The main question raised by the film, as well as by the real-world crisis that inspired it, is probably whether we would be better off with a simpler and less innovative financial system. At one point, the most senior staff member depicted describes the history of American financial crises in this way:
Its just money; its made up. Pieces of paper with pictures on it so we don’t have to kill each other just to get something to eat. It’s not wrong. And it’s certainly no different today than its ever been. 1637, 1797, 1819, 37, 57, 84, 1901, 07, 29, 1937, 1974, 1987-Jesus, didn’t that fuck up me up good-92, 97, 2000 and whatever we want to call this. It’s all just the same thing over and over; we can’t help ourselves. And you and I can’t control it, or stop it, or even slow it. Or even ever-so-slightly alter it. We just react. And we make a lot money if we get it right. And we get left by the side of the side of the road if we get it wrong.

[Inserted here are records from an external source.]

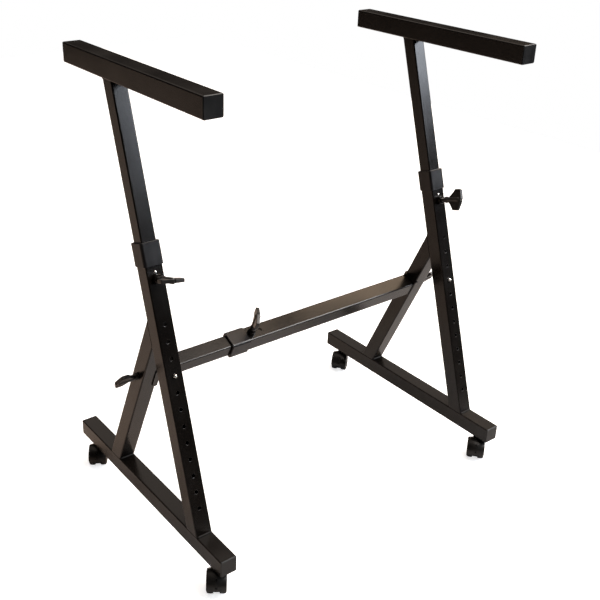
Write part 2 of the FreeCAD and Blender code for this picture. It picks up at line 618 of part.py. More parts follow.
def caster_stem():
    """Stem: spigot in the hood, collar under the base, threaded end inside the base."""
    collar_foot = HOOD_TOP + STEM_GAP
    return turned([
        (0, HOOD_TOP - STEM_SPIGOT_LENGTH), (STEM_SPIGOT_RADIUS, HOOD_TOP - STEM_SPIGOT_LENGTH),
        (STEM_SPIGOT_RADIUS, collar_foot), (STEM_COLLAR_RADIUS, collar_foot),
        (STEM_COLLAR_RADIUS, CASTER_HEIGHT),
        (STUD_RADIUS, CASTER_HEIGHT), (STUD_RADIUS, CASTER_HEIGHT + STEM_THREAD_LENGTH),
        (0, CASTER_HEIGHT + STEM_THREAD_LENGTH)])


def caster_nut():
    """Hexagon nut on the inner face of the base's underside."""
    foot = CASTER_HEIGHT + TUBE_WALL
    radius = NUT_FLATS / 2 / math.cos(math.pi / HEXAGON)
    turns = [2 * math.pi * n / HEXAGON for n in range(HEXAGON + 1)]
    corners = [Vector(radius * math.cos(turn), radius * math.sin(turn), foot) for turn in turns]
    hexagon = Part.Face(Part.makePolygon(corners)).extrude(Z_AXIS * NUT_HEIGHT)
    return hexagon.cut(Part.makeCylinder(STUD_RADIUS + RUNNING_GAP, NUT_HEIGHT, Vector(0, 0, foot)))


def at_both_ends(side, piece):
    """One piece of each of a frame's two casters, as a pair."""
    return Part.makeCompound([moved(piece, caster_frame(end, side)) for end in ENDS])


def knob(name, place, foot, standoff):
    """Nodes of a clamp knob whose stud reaches from foot, below the face, into the head."""
    return {
        f"{name}_wing": moved(wing_head(standoff), place),
        f"{name}_stud": moved(stud(foot, standoff + STUD_EMBEDDED), place)}


def stand():
    """All nodes of the stand by name."""
    nodes = {}
    stud_tip = -SLIDER_INSET + TIP_GAP
    bracket_tip = -(TUBE + BRACKET_GAP + BRACKET_WEB + BRACKET_NUT_HEIGHT + TIP_GAP)
    crossbar_knob = knob_frame(crossbar_frame("right"), CROSSBAR_KNOB_HEIGHT, CROSSBAR_KNOB_TURN)
    for side in SIDES:
        post = post_frame(side)
        post_knob = knob_frame(post, POST_KNOB_HEIGHT, POST_KNOB_TURN[side])
        bosses = [moved(threaded_boss(BOSS_RADIUS, BOSS_HEIGHT), post_knob), bracket_nut(side)]
        if side == "right":
            bosses.append(moved(threaded_boss(BOSS_RADIUS, BOSS_HEIGHT), crossbar_knob))
        nodes[f"{side}_base_tube"] = base_tube(side)
        nodes[f"{side}_base_end_caps"] = end_caps(side, TUBE, BASE_LENGTH, CASTER_HEIGHT)
        nodes[f"{side}_outer_post"] = outer_post(side)
        nodes[f"{side}_brace"] = brace_tube(side)
        nodes[f"{side}_post_collar"] = moved(collar(POST_LENGTH, POST_SLEEVE, RIVET_HEIGHT), post)
        nodes[f"{side}_collar_rivet"] = moved(rivet(), knob_frame(post, RIVET_HEIGHT, 0))
        nodes[f"{side}_threaded_bosses"] = Part.makeCompound(bosses)
        nodes[f"{side}_crossbar_bracket"] = bracket(side)
        nodes[f"{side}_inner_post"] = inner_post(side)
        nodes[f"{side}_arm_tube"] = level_tube(side, ARM_TUBE, ARM_LENGTH, ARM_UNDERSIDE)
        nodes[f"{side}_arm_end_caps"] = end_caps(side, ARM_TUBE, ARM_LENGTH, ARM_UNDERSIDE)
        nodes[f"{side}_snap_button"] = moved(snap_button(), knob_frame(post, BUTTON_HEIGHT, 0))
        nodes[f"{side}_snap_spring"] = moved(snap_spring(), post)
        nodes[f"{side}_caster_stems"] = at_both_ends(side, caster_stem())
        nodes[f"{side}_caster_nuts"] = at_both_ends(side, caster_nut())
        nodes.update(knob(f"{side}_post_knob", post_knob, stud_tip, BOSS_HEIGHT + POST_KNOB_STANDOFF))
        bracket_knob = bracket_knob_frame(side)
        nodes.update(knob(f"{side}_bracket_knob", bracket_knob, bracket_tip, BRACKET_KNOB_STANDOFF))
        for end in ENDS:
            place = caster_frame(end, side)
            nodes[f"{end}_{side}_caster_hood"] = moved(caster_hood(), place)
            nodes[f"{end}_{side}_caster_axle"] = moved(caster_axle(), place)
            for wheel_side, sign in SIDES.items():
                offset = Vector(0, 0, HOOD_WEB / 2 + WHEEL_SIDE_GAP)
                seat = place.multiply(wheel_axis_frame(sign))
                nodes[f"{end}_{side}_{wheel_side}_wheel"] = moved(wheel().translated(offset), seat)
    nodes["crossbar_inner_tube"] = crossbar_inner()
    nodes["crossbar_outer_tube"] = crossbar_outer()
    nodes["crossbar_collar"] = moved(collar(CROSSBAR_OUTER_LENGTH, CROSSBAR_SLEEVE), crossbar_frame("right"))
    nodes.update(knob("crossbar_knob", crossbar_knob, stud_tip, BOSS_HEIGHT + CROSSBAR_KNOB_STANDOFF))
    return nodes


os.makedirs("parts", exist_ok=True)
for node_name, shape in stand().items():
    shape.exportStep(f"parts/{node_name}.step")
    print(node_name, len(shape.Solids), shape.isValid(), round(shape.Volume))
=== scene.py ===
"""Keyboard stand on casters, dressed for a studio picture. Metres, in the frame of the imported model."""

import json
import math

import bpy
import numpy as np
from mathutils import Matrix, Vector


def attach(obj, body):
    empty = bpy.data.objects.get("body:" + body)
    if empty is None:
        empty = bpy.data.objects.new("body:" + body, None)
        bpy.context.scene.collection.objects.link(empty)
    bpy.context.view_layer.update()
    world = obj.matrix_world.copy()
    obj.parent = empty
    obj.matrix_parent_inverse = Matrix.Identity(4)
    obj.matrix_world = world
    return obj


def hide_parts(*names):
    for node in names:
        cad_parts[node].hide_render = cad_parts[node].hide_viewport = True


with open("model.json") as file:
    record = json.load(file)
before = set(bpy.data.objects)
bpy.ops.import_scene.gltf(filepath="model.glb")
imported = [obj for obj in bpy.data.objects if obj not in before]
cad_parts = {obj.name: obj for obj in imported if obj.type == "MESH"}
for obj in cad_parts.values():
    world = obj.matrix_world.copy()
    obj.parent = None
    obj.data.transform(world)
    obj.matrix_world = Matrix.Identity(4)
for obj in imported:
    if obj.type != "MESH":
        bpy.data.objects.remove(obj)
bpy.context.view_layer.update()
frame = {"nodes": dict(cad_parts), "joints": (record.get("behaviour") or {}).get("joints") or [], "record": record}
nodes = frame["nodes"]
joints = {joint["name"]: joint for joint in frame["joints"]}
slot_of = {part["node"]: part["material_slot"] for part in frame["record"]["subparts"]}

# Sizes of the stand that the added pieces need, in metres and radians
TUBE = 0.032
SLIDER = 0.028
ARM_TUBE = 0.034
FRAME_SPACING = 0.662
BASE_TOP = 0.082
ARM_TOP = 0.8597
ARM_UNDERSIDE = ARM_TOP - ARM_TUBE
POST_LEAN = math.radians(17.3)
POST_FRONT = -0.1805
BRACE_LEAN = math.radians(24.4)
BRACE_FRONT = 0.0936

# Height holes in the outer posts, measured along the post from the base
HOLE_RADIUS = 0.004
HOLE_FIRST = 0.050
HOLE_PITCH = 0.030
HOLE_COUNT = 12
HOLE_LIP = 0.00045
LIP_AROUND = 40
LIP_ACROSS = 10

# Weld beads: the last three shape a ripple and a bead's end, in shares of the bead's radius
BEAD_RADIUS = 0.0019
ARM_BEAD_RADIUS = 0.0015
BEAD_RIPPLE = 0.0026
BEAD_SIDE_MARGIN = 0.0015
BEAD_RINGS_PER_RIPPLE = 8
BEAD_AROUND = 20
BEAD_SWELL = 0.16
BEAD_BEND = 0.35
BEAD_END = 0.15

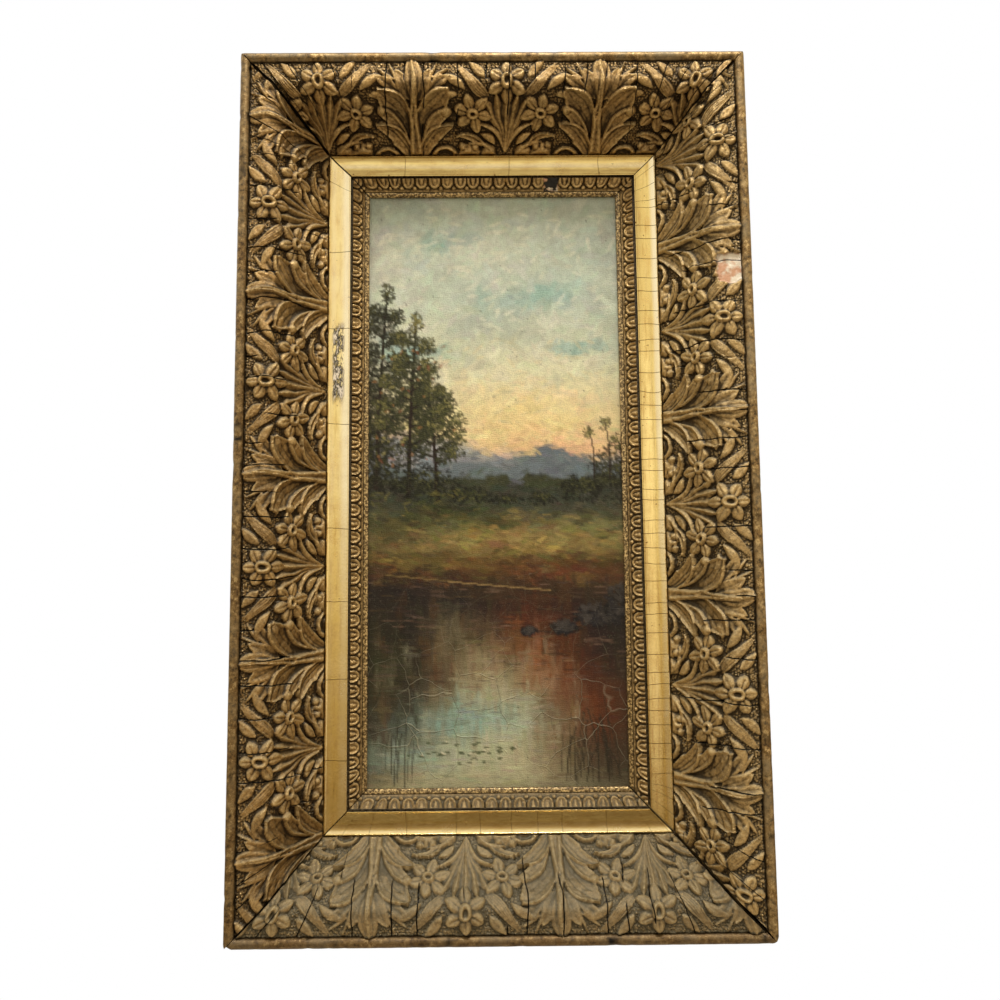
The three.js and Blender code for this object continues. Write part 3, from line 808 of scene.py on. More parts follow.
def build_outer_rail(rail, material, sizes):
    """The wooden rail, its bead dented and its mitres open only at the front.

    Noise pulls the bead's points in towards its centre. Behind the bead and at its outer edge both
    ends grow until the mitre is a twentieth of a millimetre from closed.
    """
    section = rail_section()
    low, high = rail.ends(0)
    near = np.array([0.4, 0.9, 1.5, 2.2, 3.0, 4.0, 5.2])
    even = np.linspace(low, high, int((high - low) / RAIL_STEP))
    q = np.sort(np.concatenate([even, low + near, high - near]))
    at_start, at_end = CORNER_RADII[rail.side]
    round_off = np.maximum(worn_round(q - low, at_start), worn_round(high - q, at_end))
    inset = np.maximum(section[None, :, 0], round_off[:, None])
    height = section[None, :, 1]
    s = spread(rail, q[:, None], inset, 0.0, 40)
    bead_like = smooth(SIDE_TOP + 2, BEAD_CENTRE - 1, height) * (inset < 2 * BEAD_RADIUS + 0.05)
    dent = smooth(0.2, 0.75, layered_noise(s, height * 1.4, 9, rail.seed + 300, 4)) * (sizes.dents / MM)
    dent += 0.16 * np.abs(layered_noise(s, height, 3, rail.seed + 310, 2))
    chip = np.zeros(s.shape)
    if rail.side == CORNER_CHIP["side"]:
        chip = smooth(CORNER_CHIP["depth"] + 1.5, CORNER_CHIP["depth"] - 2, high - s + inset)
        dent = np.maximum(dent, 1.6 * chip)
    pull = np.clip(dent, 0, 1.9) * bead_like / BEAD_RADIUS
    inset = inset + (BEAD_RADIUS - inset) * pull
    height = height + (BEAD_CENTRE - height) * pull
    s = spread(rail, q[:, None], inset, 0.0, 40)
    behind = smooth(BEAD_CENTRE - 2, BEAD_CENTRE - 5, height)
    closing = np.maximum(behind, smooth(3.0, 1.0, inset - round_off[:, None]))
    s = s + closing * (smooth(high - 40, high, q)[:, None] * (rail.end_gap - 0.05)
                       - smooth(low + 40, low, q)[:, None] * (rail.start_gap - 0.05))
    rings = rail.points(s, inset, height)
    foot = smooth(2 * BEAD_RADIUS - 0.9, 2 * BEAD_RADIUS - 0.1, inset)
    worn = np.maximum(np.clip(dent, 0, 1), 0.4 * foot) * bead_like
    side = smooth(BEAD_CENTRE - 3, SIDE_TOP - 1, height) * (inset < 8)
    bare = np.maximum((inset < 6.5) * smooth(12, 3, height), (inset > 8) * (height < LIP_UNDERSIDE + 0.4))
    finish = np.stack([worn, side + 0 * s, bare + 0 * s, chip], axis=-1)
    mesh = tube(f"bronzed_rail_{rail.side}", rings, finish, 38)
    return add_piece(f"bronzed_rail_{rail.side}", mesh, material, "rail", f"outer_rail_{rail.side}")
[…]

Another lower-level manager also discusses the ethics of the business:
Listen, if you really wanna do this with your life you have to believe you’re necessary and you are. People wanna live like this in their cars and big fuckin’ houses they can’t even pay for, then you’re necessary. The only reason that they all get to continue living like kings is cause we got our fingers on the scales in their favor. I take my hand off and then the whole world gets really fuckin’ fair really fuckin’ quickly and nobody actually wants that. They say they do but they don’t. They want what we have to give them but they also wanna, you know, play innocent and pretend they have know idea where it came from. Well, thats more hypocrisy than I’m willing to swallow, so fuck em. Fuck normal people. You know, the funny thing is, tomorrow if all of this goes tits up they’re gonna crucify us for being too reckless but if we’re wrong, and everything gets back on track? Well then, the same people are gonna laugh till they piss their pants cause we’re gonna all look like the biggest pussies God ever let through the door.
All told, the film offered what seemed like worthwhile insight into the culture of investment banks and the origins of the financial crisis, and did so in a way that was skillful and entertaining.